Applaudi à Cannes, Retour à Séoul, sorti en salles au début de l’année, revient sur nos petits écrans en DVD. 

Petit-fils d’un producteur cambodgien, le réalisateur franco-cambodgien Davy Chou a grandi dans l’Hexagone et n’a foulé le sol de son deuxième pays d’origine qu’à l’âge de 25 ans. Côté carrière, il s’était illustré dans le documentaire avant de basculer sur un long-métrage de fiction en 2016, avec Diamond Island. Repéré à la Semaine de la critique en 2016, le film racontait l’histoire de jeunes cambodgiens fascinés par les promesses d’évolution de leur pays. Pour Retour à Séoul, inspiré de la vie de son amie Laure Badlufe, Davy Chou retourne à ses racines françaises mais délocalise son héroïne en Corée du Sud. Héroïne qui est d’ailleurs, tout comme les personnages de Diamond Island, écartelée par les mutations géopolitiques. 
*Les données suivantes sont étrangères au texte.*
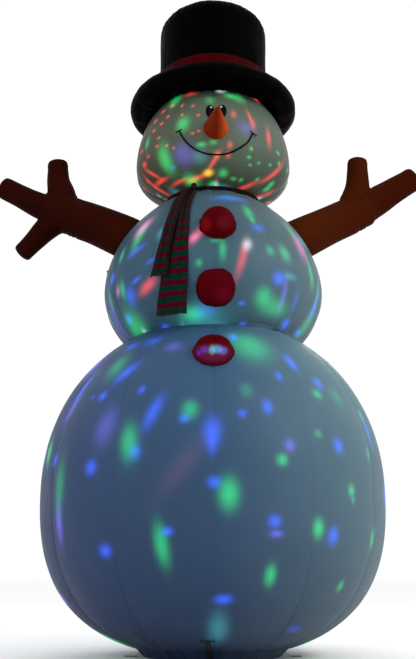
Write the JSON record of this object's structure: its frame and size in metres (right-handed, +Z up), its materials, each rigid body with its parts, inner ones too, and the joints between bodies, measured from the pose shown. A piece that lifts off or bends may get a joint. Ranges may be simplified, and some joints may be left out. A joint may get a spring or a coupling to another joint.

Freddie a 25 ans lorsqu’elle se rend, sur un coup de tête, dans son pays natal. Arrivée bébé en France, confiée à une famille française, elle n’a aucun souvenir de la Corée du Sud ni aucune notion de sla culture, mais se lance en quête de sa famille biologique. Son périple se déroule sur plusieurs années, grâce à des ellipses pas toujours très fines, mais dont l’irrégularité et la brutalité trahissent une volonté de confronter le spectateur. Retour à Séoul est une succession de fragments auxquels on doit s’accrocher pour retracer un parcours de vie, incompris par le personnage lui-même. Freddie oscille sans cesse entre une guest house, les routes de Corée ou les restaurants du centre-ville. Elle n’a pas d’ancrage, jamais de vraie maison. Son seul contact avec la France est fait via de brefs échanges vidéos avec ses parents adoptifs qu’elle évite – quête d’identité oblige. Freddie est littéralement déracinée, sa liberté l’amène au gré du vent, vers de nouveaux amis, vers son père biologique, mais se heurte à des portes fermées lorsqu’elle souhaite rencontrer sa mère. Davy Chou approfondit la quête d’identité de son personnage à travers son parcours géographique, ses morceaux de route et ses déambulations en gros plan dans la vie nocturne de la capitale sud-coréenne. 

Quant à l’actrice phare de l’œuvre, c’est une artiste plasticienne originaire de Corée du Sud, arrivée en France lorsqu’elle était enfant. Même s’il n’y a pas eu adoption dans son cas, il est clair que Davy Chou souhaitait faire un nœud entre la fiction et une certaine réalité : c’est une réussite, puisque Park Ji-min attrape tout de suite le capteur de la caméra et offre une prestation pleine de fougue et de rage. L’ennui, c’est qu’à force d’en faire une héroïne sans attaches, libre et qui se cogne sans cesse à la vie, ne s’excusant jamais d’être quelque part, Freddie n’est pas aimable, au point que l’on se demande parfois si l’on ne regarde pas une version alternative de Mean Girls. Égocentrique et un pied sur chaque continent, elle ne parvient pas à s’entourer, ne sachant pas elle-même qui elle est. Cela peine quand même à justifier son caractère détestable qui devient posture (à l’instar de quelques scènes du film – le moment très gênant avec Louis-Do de Lencquesaing demeure un mystère).

« La Corée n’était pas ce qu’elle est aujourd’hui », déclare un personnage. Le registre des adoptions consulté par Freddie le confirme : l’histoire du pays a laissé des stigmates sur la jeune femme, abandonnée à une époque où sa famille biologique ne pouvait subvenir à ses besoins. On ressent toujours le désir de Davy Chou de relier une tragédie géopolitique sans la nommer à l’intimité d’un être. Et ça, c’est frappant.